Example 2: The owner may effectively be distributing income to himself from the company through excessive rent. If the rent paid by the company is significantly more than the debt service for the given property, then it may be appropriate to add back only the amount of rent necessary for debt service for the property.
Example 3: If a portion of the rent includes cash expenses such as taxes or insurance, then the amounts of each of these expenses should not be added back. Do not add back rent unless you obtain a financial statement or lease or verify that the rent added back does not include such expenses.
Note also that you should add back rent paid to owners and consider the corresponding debt service even if the loan is from a different bank. You also add back rent when the company had been renting and is now buying a facility.

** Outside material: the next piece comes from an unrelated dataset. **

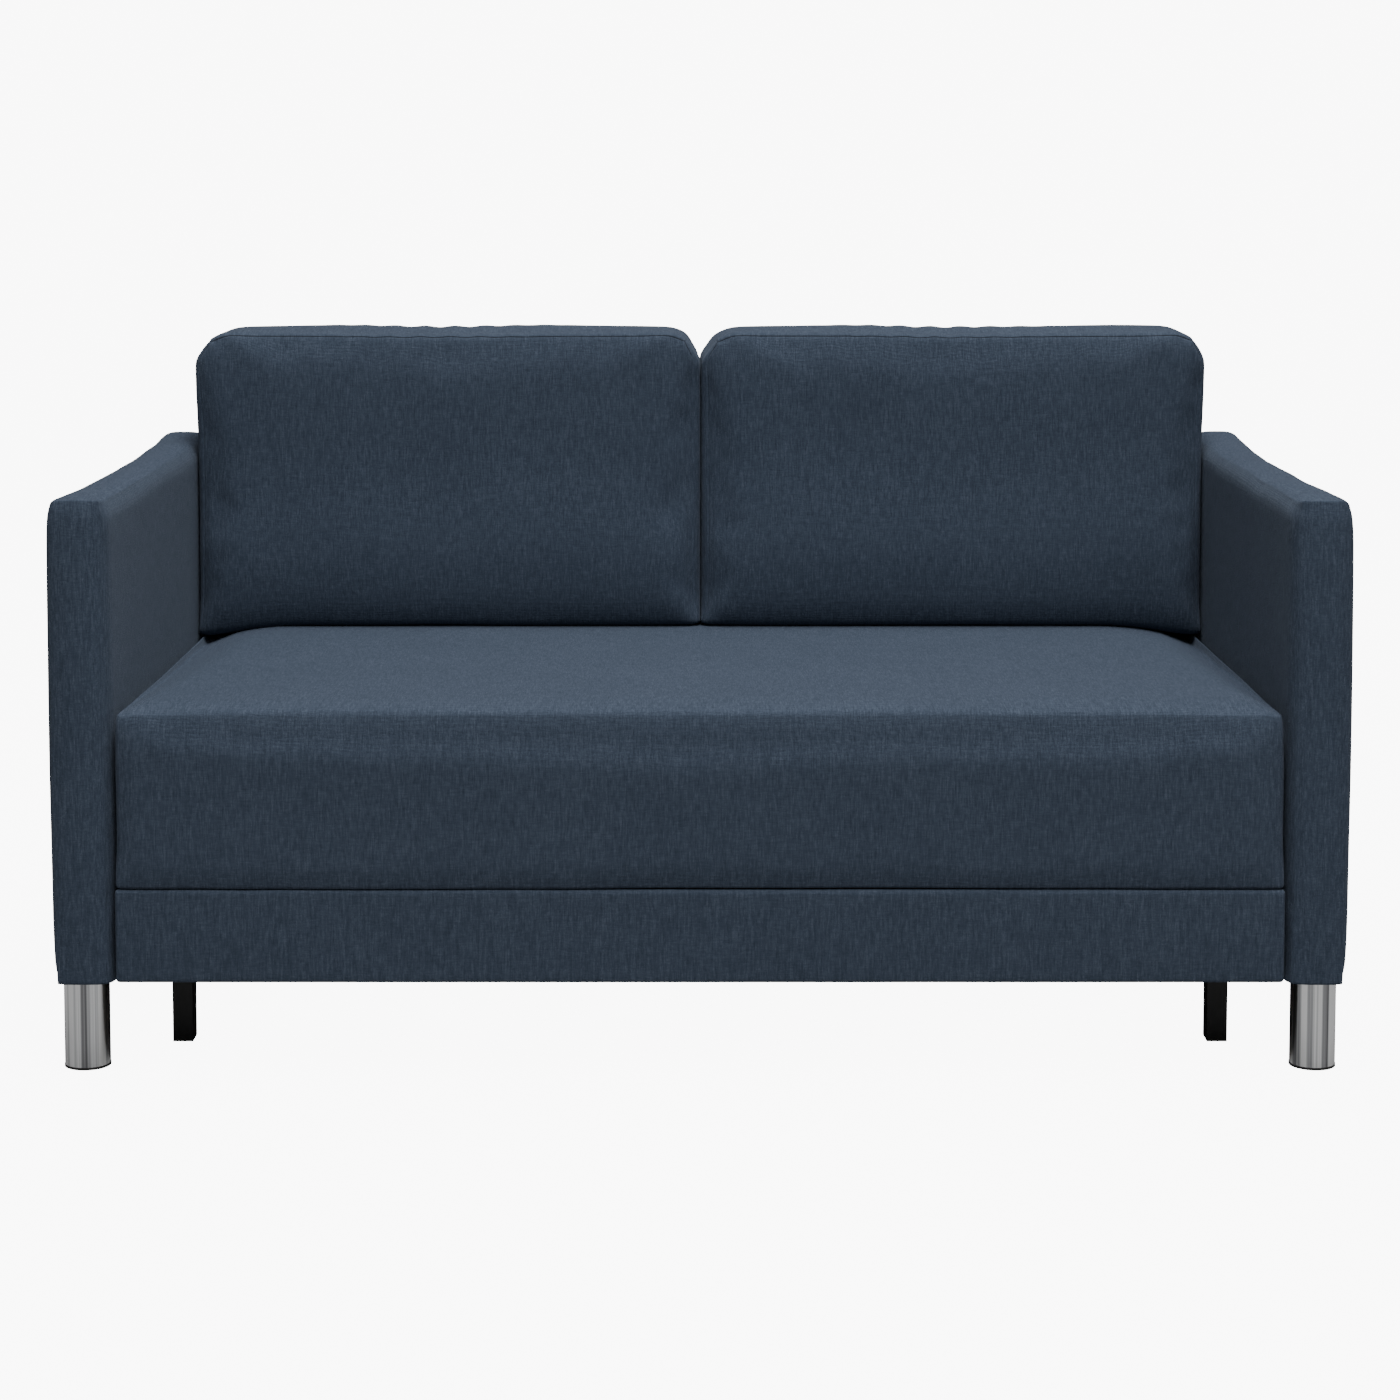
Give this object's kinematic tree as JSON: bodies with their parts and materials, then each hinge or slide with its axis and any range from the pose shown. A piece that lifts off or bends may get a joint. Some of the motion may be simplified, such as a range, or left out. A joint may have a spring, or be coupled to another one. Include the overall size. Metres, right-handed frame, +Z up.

A guarantee occurs when a third party agrees to repay some debt if the borrower defaults. Company-owners are usually required by the bank to "personally guarantee" repayment of loans made to the company. The personal guarantee is important because it provides an extra method of repayment in case of default. The guarantee also helps keep the owner from being able to transfer funds to himself or herself, personally, to avoid repaying the bank. It also provides an important psychological advantage as well. If the business-owner stands to lose money or assets, personally, then he or she is more likely to work to make sure that the company pays its debts.
Related corporations frequently guarantee loans made to their owners or to other companies as well. Guarantees can be:
1. Unsecured or Secured: A secured guarantee occurs when the guarantor pledges some personal asset as collateral along with his or her guarantee. Asset pledges by guarantors frequently include residential mortgages, mortgages on company operating facilities, or stock in the borrowing company.
2. Unconditional or Conditional: A conditional guarantee follows some pre-specified condition such as the requirement that collateral must be liquidated before a guarantee can be enforced.
3. Unlimited or Limited: A limited guarantee could, for example, limit a guarantor's personal liability to his pro rata share of ownership of the company or to a certain dollar amount.